Thursday, January 31, 2013

The Customer Is Always Right

I have postponed writing this article because I have never suffered unemployment in an economy like this one. Yes, I have seen hard times. I graduated in 1973 just in time for stagflation and the first oil crisis. Good jobs were hard to find. For a few months I packed rolls of cloth in burlap sacks, not exactly what I expected with a college degree in hand. Still, I was able to find a job that paid enough to cover my basic living expenses with enough left over for beer and even some money for savings. In 1982 I lost my job in what was then the worst recession since the great depression. I used the opportunity to go back to school and earn a degree in engineering. I did this on a combination of savings, my wife’s job, and a scholarship. Since then the cost of higher education has increased at 5 times the rate of inflation and student debt has become a national disgrace.

Today, the only meaningful improvement in U-3 unemployment comes from people dropping out of the workforce. Yes, people in the baby boom (like me) are starting to retire. Unfortunately, many of my peers are drawing Social Security simply because they have no options. They can not find full time employment. For generation Y (those born between 1980 and 2000) the U-3 unemployment rate is over 11.5%. Life is on hold for the so called boomerang children. They are locked in a perpetual state of adolescence, living with their parents, postponing marriage, forming a household, and having a family. All the long term issues associated with such a social condition are yet to be discovered, but the experience of countries like Spain where the problem is worse are not good.

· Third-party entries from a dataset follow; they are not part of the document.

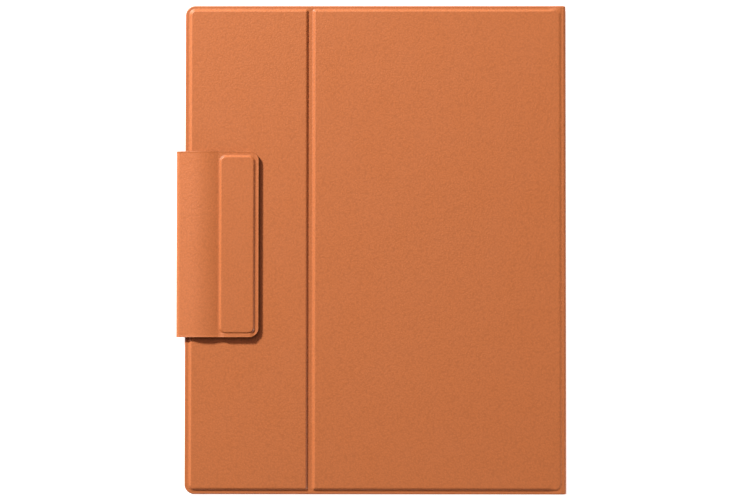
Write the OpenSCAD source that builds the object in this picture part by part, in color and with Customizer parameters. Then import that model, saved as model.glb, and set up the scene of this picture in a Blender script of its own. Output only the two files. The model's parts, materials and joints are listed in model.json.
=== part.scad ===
// E-reader in a folio case with a magnetic clasp.
// Millimetres. X runs towards the spine, Y up the page, Z towards the reader's eye.
// The origin is at the middle of the underside, which lies on the table.

/* [Folio] */
// Width of the closed folio, free edge to spine
folio_w = 188.3; // [186:0.1:196]
// Height of the folio
folio_h = 241.5; // [238:0.5:250]
// Radius of the corners at the free edge
free_corner_r = 4.8; // [3:0.1:7]
// Thickness of the outer skin
skin_t = 0.7; // [0.6:0.05:0.8]
// Thickness of the boards inside the covers
board_t = 1.0; // [0.9:0.05:1.2]
// Thickness of the soft lining
lining_t = 0.5; // [0.4:0.05:0.6]
// Width of the flat rim at the free, top and bottom edges
rim_w = 1.5; // [1.3:0.1:1.8]
// Width of the sloping edge of an embossed panel
slope_w = 1.7; // [1.4:0.1:2]
// Distance from the free edge to the middle of the fold groove
fold_offset = 61.45; // [55:0.05:66]
// Width of the floor of the fold groove
fold_floor_w = 1.9; // [1.7:0.1:2.6]
// Thickness of the spine, lining to skin
spine_t = 2.15; // [2.15:0.05:2.5]

/* [Clasp] */
// Height of the clasp along the free edge
clasp_h = 92; // [70:0.1:110]
// Height of the clasp's middle above the folio's middle
clasp_y = 2.5; // [-10:0.1:10]
// Reach of the clasp over the cover, from the free edge
clasp_reach = 36.6; // [34:0.1:44]
// Thickness of the clasp strap
strap_t = 1.2; // [1:0.05:1.3]
// Width of the raised magnet pad
pad_w = 18.2; // [17:0.1:20]
// Height of the magnet pad above the strap
pad_rise = 0.9; // [0.8:0.05:0.95]
// Height of the inner pad that rests over the cover, below the strap
inner_pad_rise = 0.3; // [0.3:0.05:0.7]
// How far the rolled strap stands proud of the free edge
clasp_proud = 4.3; // [4.1:0.1:4.5]

/* [Reader] */
// Width of the reader
reader_w = 183; // [181:0.1:183]
// Height of the reader
reader_h = 235; // [230:0.1:236]
// Thickness of the reader
reader_t = 4.6; // [4.6:0.1:5.6]
// Radius of the reader's corners
reader_r = 6; // [4:0.5:9]
// Width of the visible page
page_w = 157.2; // [150:0.1:158]
// Height of the visible page
page_h = 209.6; // [200:0.1:210]
// Travel of the power button
button_travel = 0.3; // [0.2:0.05:0.3]

/* [Hidden] */
$fn = 64;

// Colours
leather = [0.78, 0.46, 0.27];
lining_colour = [0.55, 0.38, 0.28];
board_colour = [0.72, 0.66, 0.56];
graphite = [0.16, 0.165, 0.17];
steel = [0.75, 0.76, 0.78];
circuit_green = [0.08, 0.3, 0.2];
flex_amber = [0.75, 0.45, 0.12];

// Heights of the layers above the table
folio_t = skin_t + board_t + lining_t;
cover_gap = 0.3;
reader_z0 = folio_t;
reader_z1 = reader_z0 + reader_t;
cover_z0 = reader_z1 + cover_gap;
cover_z1 = cover_z0 + folio_t;
emboss = board_t;
back_rim_z = emboss;
cover_rim_z = cover_z1 - emboss;

// Plan of the folio
free_x = -folio_w / 2;
spine_x1 = folio_w / 2;
spine_x0 = spine_x1 - spine_t;
joint_gap = 0.3;
cover_x1 = spine_x0 - joint_gap;
fold_x = free_x + fold_offset;
half_h = folio_h / 2;
spine_corner_r = 1.0;
panel_corner_r = 3.2;
fold_corner_r = 1.6;
board_inset = 1.2;

// Heights of the spine's two hinge lines
lower_hinge_z = 1.4;
upper_hinge_z = cover_z1 - 1.35;

// Spine
spine_z0 = lower_hinge_z + 0.4;
spine_z1 = upper_hinge_z - 0.45;
spine_skin_t = 0.7;
spine_board_t = 0.8;
spine_board_inset = 2;
spine_round_r = 1.0;

// Clasp
clasp_y0 = clasp_y - clasp_h / 2;
clasp_y1 = clasp_y + clasp_h / 2;
clasp_gap = 0.3;
tongue_z0 = cover_z1 + clasp_gap + inner_pad_rise;
tongue_z1 = tongue_z0 + strap_t;
tongue_lining_t = 0.4;
root_z0 = back_rim_z;
root_z1 = folio_t;
roll_r = ((tongue_z0 + tongue_z1) - (root_z0 + root_z1)) / 4;
roll_z = (tongue_z0 + tongue_z1 + root_z0 + root_z1) / 4;
roll_x = free_x - clasp_proud + roll_r + strap_t / 2;
joint_half_angle = 5;
tongue_x1 = free_x + clasp_reach;
tongue_corner_r = 4.7;
pad_x1 = tongue_x1 - 1.8;
pad_x0 = pad_x1 - pad_w;
pad_margin_y = 1.5;
pad_slope = 0.8;
pad_corner_r = 3.3;
stiffener_t = 1.1;
stiffener_inset = 1;
stiffener_corner_r = 2;

// Magnets, and the room round each in the layer that holds it
magnet_w = 11;
magnet_h = 24;
magnet_pitch = 28;
holding_magnet_w = 8;
holding_magnet_h = 40;
reader_magnet_w = 6;
reader_magnet_t = 1;
wake_magnet_r = 4;
magnet_room = 0.1;

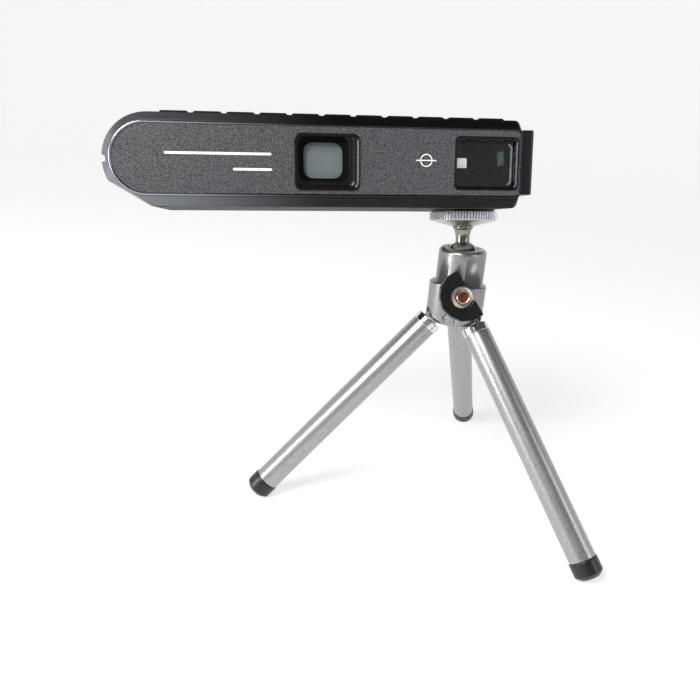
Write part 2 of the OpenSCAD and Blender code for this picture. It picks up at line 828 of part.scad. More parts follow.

I have been studying job search methodology. The more realistic sounding authors call for the job seeker to forget about his or her needs for a moment and consider the needs of their prospective employer. A personnel officer from Chick-Fil-A once observed, “We don’t hire you because you need a job. We hire you because we need you!”

Charles Hugh Smith, an entrepreneur and financial blogger observed, “The only way to understand why employment is dead in the water is to stand in the shoes of a potential employer or entrepreneur. Remarkably, this perspective is unknown to economists and progressive politicians because they have never been an employer.”

An employer will only hire a new employee when he is pretty darn sure that new hire is going to generate some profits. That is a pretty tall order. The typical overhead costs directly associated with an employee run about 50% of gross salary. In addition there is indirect overhead, materials, office space, equipment, and energy for example. This can run as high as 50%. I have seen these kinds of numbers in a variety of sources.

If an employer pays an employee $50,000 a year that employee needs to generate $100,000 in new business or sales just to break even.

Rex Nutting observed, “Real compensation per hour (adjusted for inflation) has risen by less than 1% since 2007, even though the average worker produces 9% more per hour. By any measure, unemployment is a national tragedy and disgrace.” There are two primary reasons our nation faces such a wretched situation, the cost of government (taxes and regulations) and worldwide over-capacity in most industries and businesses. There aren’t many opportunities for existing businesses to grow and/or the cost of any proposed growth is preventively high.

There are two ways to attack this kind of situation. I know a young man who is never unemployed even though he is a full time college student. Ever since his middle teens he has been inventing his own jobs. He has walked dogs, been a house sitter, installed car stereos, set up and ran audiovisual equipment for our church, rock concerts, and the county. He is extremely tech-savy and a born entrepreneur. If a job doesn’t exist he just invents something. He has the best possible mindset for this economy.

However, most of us (including yours truly) have been programmed by parents and life to work for a great corporation or in a government bureaucracy. To find a job in that kind of organization requires a great deal of intelligence (not that kind of intelligence). The smaller the target the better your chances that you can craft an approach that will work; ask what keeps your prospective employer awake at night; ask how can I provide value that is at least twice what I want to be paid. The better answers you can provide to those questions during the employment process the more likely it will be that you will find that dream job. Consider an interview not an interview but a presentation of your business plan for a prospective employer. Consider your prospective employer as a customer and remember, “The customer is always right.”

One more thing: Consider this quote from a speech given by Winston Churchill during the darkest days of World War II, “Never give in. Never give in. Never, never, never, never—in nothing, great or small, large or petty—never give in, except to convictions of honour and good sense. Never yield to force. Never yield to the apparently overwhelming might of the enemy.”